I will do my utmost to represent the disenfranchised and the excluded, the poor and the oppressed – by fighting for a $15/hour minimum wage, affordable housing, and taxing the super-rich for a massive expansion of public transit and education. But my voice will be heard by those in power only if workers themselves shout their demands from the rooftops and organize en masse.


My colleagues and I in Socialist Alternative will stand shoulder to shoulder with all those who want to fight for a better world. But working people need a new political party, a mass organization of the working class, run by – and accountable to – themselves. A party that will struggle and campaign in their interest, and that will boldly advocate for alternatives to this crisis-ridden system.

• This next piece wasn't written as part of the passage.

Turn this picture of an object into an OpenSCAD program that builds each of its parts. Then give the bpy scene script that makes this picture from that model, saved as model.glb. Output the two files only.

Here in Seattle, political pundits are asking about me: will she compromise? Can she work with others? Of course, I will meet and discuss with representatives of the establishment. But when I do, I will bring the needs and aspirations of working-class people to every table I sit at, no matter who is seated across from me. And let me make one thing absolutely clear: There will be no backroom deals with corporations or their political servants. There will be no rotten sell-out of the people I represent.


I wear the badge of socialist with honor. To the nearly hundred thousand who voted for me, and to the hundreds of you who worked tirelessly on our campaign, I thank you. Let us continue.

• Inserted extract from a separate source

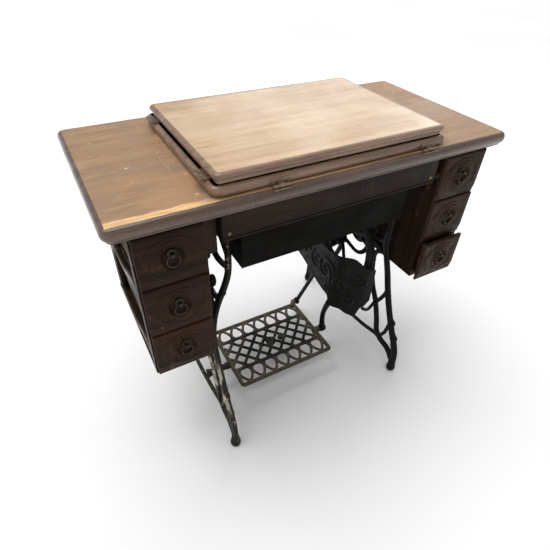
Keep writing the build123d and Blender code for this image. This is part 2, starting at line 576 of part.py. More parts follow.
def make_head():
    y, z = HEAD_AXIS
    top = TABLE_HEIGHT
    bed = block(-BED_HALF_LENGTH, BED_HALF_LENGTH, BED_FRONT, BED_BACK, top - BED_THICK, top)
    bed = fillet(bed.edges().filter_by(Axis.Z), 12)
    fixed_lugs = []
    pins = []
    for x in (-100.0, 100.0):
        tongue = block(x - 10, x + 10, BED_BACK - 4, y, z - 5, z + 5) + rod_x(x - 10, x + 10, y, z, 6)
        bed += tongue - rod_x(x - 11, x + 11, y, z, 3 + RUNNING_GAP)
        bed -= rod_x(x - 11, x + 11, y, z, 3 + RUNNING_GAP)
        pins.append(rod_x(x - 24, x + 24, y, z, 3))
        for x0, x1 in ((x - 24, x - 10.5), (x + 10.5, x + 24)):
            lug = rod_x(x0, x1, y, z, 6) + block(x0, x1, y, WELL_BACK, z - 5, z + 5)
            fixed_lugs.append(lug - rod_x(x0 - 1, x1 + 1, y, z, 3))
    works = block(-150, 150, -20, 60, top - BED_THICK - 24, top - BED_THICK)
    column = Pos(130, 20, top) * extrude(RectangleRounded(78, 84, 20), 40, taper=12)
    column += Pos(130, 20, top) * extrude(Ellipse(32, 30), 190)
    arm = rod_x(-150, 160, 20, 945, 27) + rod_x(160, 171, 20, 940, 20)
    head_end = Pos(-162, 22, 860) * extrude(RectangleRounded(46, 66, 12), 124)
    needle_y, presser_y = 8.0, 36.0
    bar_x = -162.0
    arm += head_end + column
    arm -= rod_z(700, 1100, bar_x, needle_y, 3 + RUNNING_GAP)
    arm -= rod_z(700, 1100, bar_x, presser_y, 3.5 + RUNNING_GAP)
    arm += rod_z(968, 990, -60, 20, 3)
    cover = block(-188.5, -185, -6, 50, 866, 978)
    parts["head_bed"] = stow(bed + works)
    parts["head_arm"] = stow(arm)
    parts["face_plate"] = stow(cover)
    needle = rod_z(806, 996, bar_x, needle_y, 3) + rod_z(800, 816, bar_x, needle_y, 5)
    needle += rod_z(788, 801, bar_x, needle_y, 0.9)
    parts["needle_bar"] = stow(needle)
    foot = block(bar_x - 9, bar_x + 9, presser_y - 26, presser_y + 4, 778, 781)
    foot -= rod_z(770, 790, bar_x, needle_y, 3)
    parts["presser_bar"] = stow(rod_z(780, 992, bar_x, presser_y, 3.5) + foot)
    wheel_y, wheel_z = HANDWHEEL_CENTRE
    wheel = rod_x(173, 193, wheel_y, wheel_z, HANDWHEEL_RADIUS)
    wheel -= rod_x(186, 194, wheel_y, wheel_z, HANDWHEEL_RADIUS - 12) - rod_x(180, 195, wheel_y, wheel_z, 24)
    wheel -= Pos(177, wheel_y, wheel_z) * Rot(0, 90, 0) * Torus(HANDWHEEL_RADIUS + 1, 3.5)
    shaft = 9.0
    wheel -= rod_x(170, 200, wheel_y, wheel_z, shaft + RUNNING_GAP)
    parts["handwheel"] = stow(wheel)
    parts["head_arm"] += stow(rod_x(150, 197, wheel_y, wheel_z, shaft))
    parts["head_hinges"] = Compound(children=fixed_lugs + pins)


def export_all():
    os.makedirs("parts", exist_ok=True)
    for name, shape in parts.items():
        export_step(shape, os.path.join("parts", name + ".step"))
    print(len(parts), "nodes")


make_table()
make_lower_tier()
make_lid()
make_hinges()
make_cases()
make_drawers()
make_under_table()
make_stand()
parts["wheel_bracket"] = make_wheel_bracket()
parts["dress_guard"] = make_dress_guard()
left_hanger, right_hanger = make_treadle_hangers(parts["dress_guard"])
parts["treadle_hangers"] = Compound(children=[left_hanger, right_hanger])
make_treadle()
make_pitman()
make_flywheel()
make_head()
export_all()
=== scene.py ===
"""Treadle sewing machine: the looks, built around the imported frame, in metres.

MM turns millimetres into metres. The front faces -Y and the flywheel is on the right, at +X."""
import math

import bmesh
import bpy
from mathutils import Matrix, Vector


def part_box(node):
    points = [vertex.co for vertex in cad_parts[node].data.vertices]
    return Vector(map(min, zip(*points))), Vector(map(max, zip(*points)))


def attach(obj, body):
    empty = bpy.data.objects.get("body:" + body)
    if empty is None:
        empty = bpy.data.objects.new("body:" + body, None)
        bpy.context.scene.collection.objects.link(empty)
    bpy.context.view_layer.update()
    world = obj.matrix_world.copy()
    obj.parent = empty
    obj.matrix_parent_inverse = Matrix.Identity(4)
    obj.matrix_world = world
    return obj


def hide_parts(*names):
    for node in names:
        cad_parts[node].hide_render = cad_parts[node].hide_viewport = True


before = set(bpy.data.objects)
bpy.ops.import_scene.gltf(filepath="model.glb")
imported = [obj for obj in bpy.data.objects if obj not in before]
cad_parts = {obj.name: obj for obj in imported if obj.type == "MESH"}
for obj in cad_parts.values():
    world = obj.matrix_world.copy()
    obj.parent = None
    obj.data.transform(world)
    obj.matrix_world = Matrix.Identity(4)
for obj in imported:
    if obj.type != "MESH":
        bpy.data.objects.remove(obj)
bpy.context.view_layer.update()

MM = 0.001
SIDES = {"right": 1, "left": -1}
LEVELS = ("bottom", "middle", "top")
SIDE_PLANE = Matrix(((0, 0, 1, 0), (1, 0, 0, 0), (0, 1, 0, 0), (0, 0, 0, 1)))    # u to +Y, v to +Z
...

The election of a socialist to the Council of a major city in the heartland of global capitalism has made waves around the world. We know because we have received messages of support from Europe, Latin America, Africa and from Asia. Those struggling for change have told us they have been inspired by our victory.


To all those prepared to resist the agenda of big business – in Seattle and nationwide – I appeal to you: get organized. Join with us in building a mass movement for economic and social justice, for democratic socialist change, whereby the resources of society can be harnessed, not for the greed of a small minority, but for the benefit of all people. Solidarity.